In lesson A, pupils were looking at a letter they had written based on a Victorian short story; in lesson B they were asked to consider a dramatic rendition of nineteenth century poem. Both had the potential to enable pupils to engage with the question of what makes for quality in a piece of work – an issue which is difficult in English and hard for pupils to grasp.The teacher, in lesson A, modelled the criteria by giving the pupils a piece of writing which was full of errors. They were asked to correct it on their own. The teacher then went through the corrections with the whole class before asking them to read through and correct the work of their peers. In lesson B the teacher and the classroom assistant performed the poem to the class and invited the pupils to critique their performance. From this activity the class as a whole, guided by the teacher, established the criteria. These criteria then governed both the pupils’ thinking about what was needed when they acted out the poem themselves and the peer assessment of those performances.

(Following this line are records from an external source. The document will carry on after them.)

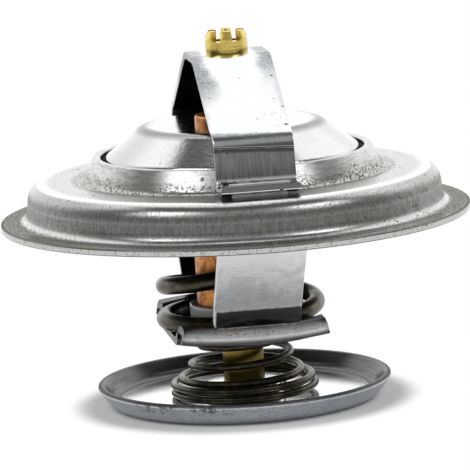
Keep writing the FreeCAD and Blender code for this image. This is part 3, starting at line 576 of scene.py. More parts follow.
class Finish:
    """The node tree of one material or of the world, and the patterns that the metals share.

    Places and sizes on the metals are millimetres: z above the ground, radius and reach from the
    axis. A mask is 1 on the part of the piece that it is named for and 0 elsewhere.
    """

    def __init__(self, name, world=None):
        self.owner = world or bpy.data.materials.new(name)
        self.owner.use_nodes = True
        self.tree = self.owner.node_tree
        self.tree.nodes.clear()

    def node(self, kind, settings=(), values=()):
        """A node of that type, with its settings set first and then its sockets."""
        made = self.tree.nodes.new(kind)
        for key, value in dict(settings).items():
            setattr(made, key, value)
        for key, value in dict(values).items():
            self.plug(self.socket(made.inputs, key), value)
        return made

    @staticmethod
    def socket(sockets, key):
        """A socket by its number or its identifier."""
        if isinstance(key, int):
            return sockets[key]
        return next(socket for socket in sockets if socket.identifier == key)

    def plug(self, socket, value):
        if isinstance(value, Signal):
            self.tree.links.new(value.socket, socket)
        elif socket.type == "RGBA" and len(value) == 3:
            socket.default_value = (*value, 1.0)
        else:
            socket.default_value = value

    def out(self, node, key=0):
        return Signal(self, self.socket(node.outputs, key))

    def place(self):
        """Object coordinates in millimetres."""
        return self.scaled(self.out(self.node("ShaderNodeTexCoord"), "Object"), [1 / MM] * 3)

    def scaled(self, vector, factors):
        return self.out(self.node("ShaderNodeVectorMath", {"operation": "MULTIPLY"},
                                  {0: vector, 1: tuple(factors)}))

    def split(self, vector):
        parts = self.node("ShaderNodeSeparateXYZ", {}, {0: vector})
        return [self.out(parts, i) for i in range(3)]

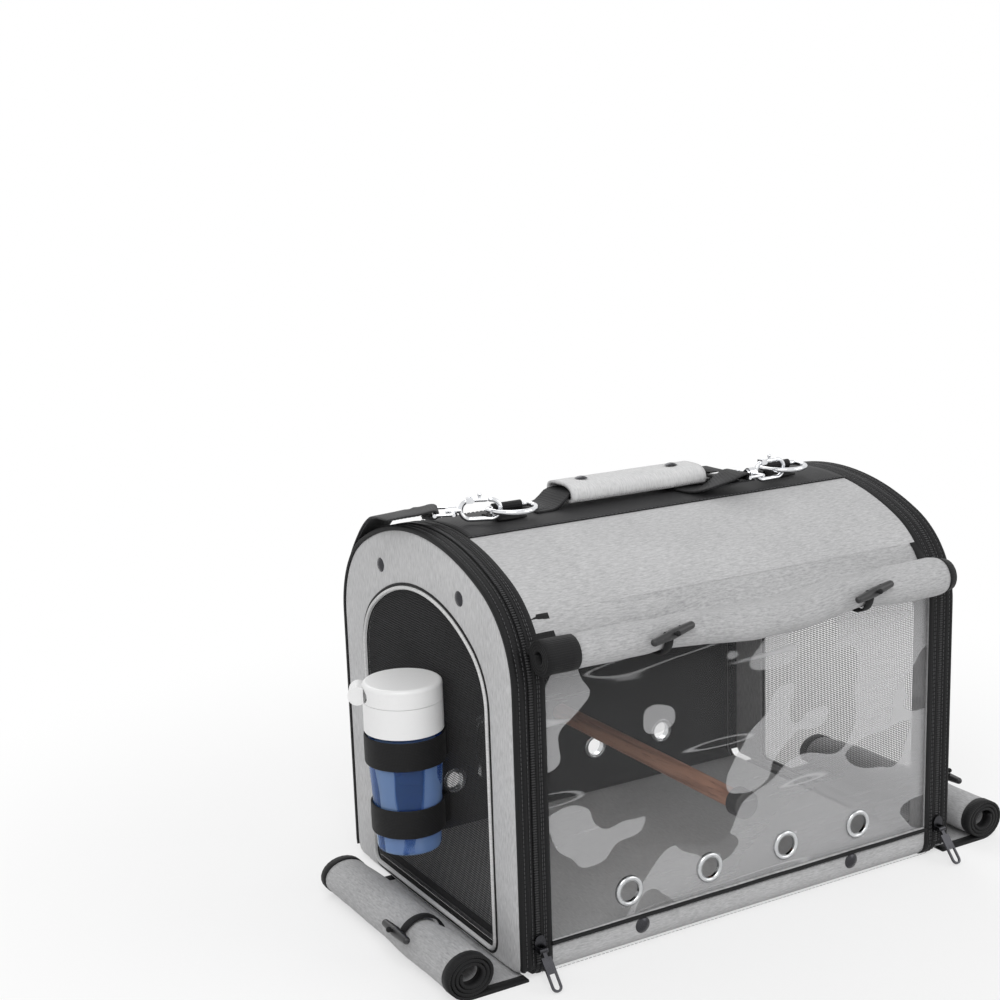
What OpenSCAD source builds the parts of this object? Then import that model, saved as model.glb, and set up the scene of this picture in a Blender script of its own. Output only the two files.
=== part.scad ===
// Soft-sided bird travel carrier with an arched roof: a fabric shell with a clear front window,
// a zip-round mesh door at each end, rolled-up covers, a perch, a feeding cup, a water bottle,
// a carrying handle and a shoulder strap.
// +X runs along the carrier, -Y is the window side, +Z is up and Z = 0 is the floor it stands on.

/* [Body] */
// Length between the faces of the two end doors
body_length = 400; // [340:10:480]
// Depth from the window side to the back wall
body_depth = 270; // [230:10:320]
// Height of the roof's crown above the floor
body_height = 300; // [260:10:360]
// Height of the arched part of the section
arch_rise = 90; // [82:1:110]
// Radius of the arch's shoulders
shoulder_r = 75; // [55:1:78]
// Radius of the edges along the floor
foot_r = 12; // [8:1:16]
// Thickness of the padded fabric wall
wall = 3; // [2:0.5:4]
// Thickness of the black lining
lining_t = 1; // [0.6:0.2:1.6]
// Thickness of the stiff base board
board_t = 3; // [2:0.5:4]
// Thickness of the floor mat
mat_t = 4; // [3:0.5:6]

/* [End doors] */
// Width of the black zip band at each end
band_w = 24; // [20:1:30]
// Half width of the mesh
mesh_half = 97; // [80:1:105]
// Distance of the mesh's top below the roof's crown
mesh_drop = 46; // [38:1:80]
// Height of the arched part of the mesh
mesh_rise = 66; // [56:1:80]
// Radius of the mesh's shoulders
mesh_shoulder_r = 50; // [35:1:52]
// Bottom of the mesh above the floor
mesh_floor = 8; // [8:1:30]
// Width of one thread of the mesh
thread_w = 1.4; // [0.8:0.1:2]
// Threads across the mesh
threads_across = 9; // [6:1:12]
// Threads up the mesh
threads_up = 11; // [6:1:14]
// Distance between the two snap studs of a door
door_stud_gap = 124; // [90:2:140]
// Distance of the door's snap studs below the roof's crown
door_stud_drop = 38; // [34:1:38]

/* [Front window] */
// Bottom of the window
window_floor = 25; // [20:1:60]
// Distance of the window's top below the roof's crown
window_drop = 78; // [74:1:120]
// Thickness of the clear film
film_t = 0.8; // [0.5:0.1:1.2]
// Distance between eyelets
eyelet_pitch = 72; // [60:1:80]
// Number of eyelets in a row
eyelets = 4; // [2:1:4]
// Height of the eyelets' centres
eyelet_z = 44; // [42:1:60]
// Radius of an eyelet's hole
eyelet_r = 8; // [6:0.5:9]
// Distance between the snap studs under the window
band_stud_gap = 198; // [120:2:240]

/* [Covers] */
// Outer radius of a door's rolled cover
end_roll_r = 17.5; // [15:0.5:19]
// Distance from a door's face to the axis of its rolled cover
end_roll_out = 45; // [43:1:55]
// Length of a door's rolled cover
end_roll_len = 210; // [160:5:220]
// Place of its middle along the depth
end_roll_y = -31; // [-35:1:0]
// Outer radius of the window's rolled cover
front_roll_r = 12.5; // [11:0.5:15]
// Distance of its axis below the roof's crown
front_roll_drop = 63; // [60:1:64]
// Length of the toggles
toggle_len = 38; // [30:1:44]

/* [Inside] */
// Diameter of the perch
perch_d = 15; // [12:1:18]
// Height of the perch's axis
perch_z = 84; // [76:1:130]
// Radius of the feeding cup
cup_r = 24; // [20:1:28]
// Depth of the feeding cup
cup_h = 43; // [35:1:50]
// Bottom of the feeding cup above the floor
cup_z = 51; // [40:1:80]
// Place of the cup along the carrier
cup_x = -75; // [-110:1:-50]

/* [Bottle] */
// Radius of the bottle's shoulder
bottle_r = 28; // [25:0.5:30]
// Radius of the bottle's foot
bottle_foot_r = 23.5; // [20:0.5:25]
// Bottom of the bottle above the floor
bottle_z = 74; // [65:1:85]
// Height of the bottle's body under its cap
bottle_h = 90; // [80:1:95]
// Height of the cap with its lid
cap_h = 36; // [30:1:40]
// Place of the bottle across the door
bottle_y = -30; // [-45:1:45]

/* [Top] */
// Width of the black strip along the roof
strip_w = 76; // [60:2:90]
// Length of the handle's grip
grip_len = 126; // [110:2:150]
// Width of the grip
grip_w = 36; // [33:1:42]
// Height of the grip
grip_h = 15; // [13:1:18]
// Distance of each D-ring from the middle
ring_x = 128; // [124:1:150]
// Thickness of the D-ring's wire
ring_wire = 4; // [3:0.5:5]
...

Two crucial but subtle elements differentiate these lessons. To begin with the scope of the task in lesson A was considerably more restricted in helping pupils understand what quality might look like, focusing instead on those things which were simply right and wrong. Pupils in lesson B, on the other hand, engaged both in technical considerations, such as clarity and accuracy, as well as the higher order, interpretive concepts of meaning and effect. In addition, the modelling of what was required in lesson B ensured that pupils went beyond an imitation of that model. Each of the tasks in lesson B, including encouraging the pupils to create their own criteria, helped them to think for themselves about what might be needed to capture the meaning of the poem in performance. In other words the sequence of activities guided them towards autonomous learning. The procedures alone, of lesson A, were insufficient to enable this last beneficial outcome of lesson B. The question concerning teachers’ own learning is: what is it that led the teacher of lesson B towards a deeper understanding and interpretation (the spirit of AFL) than the teacher of lesson A?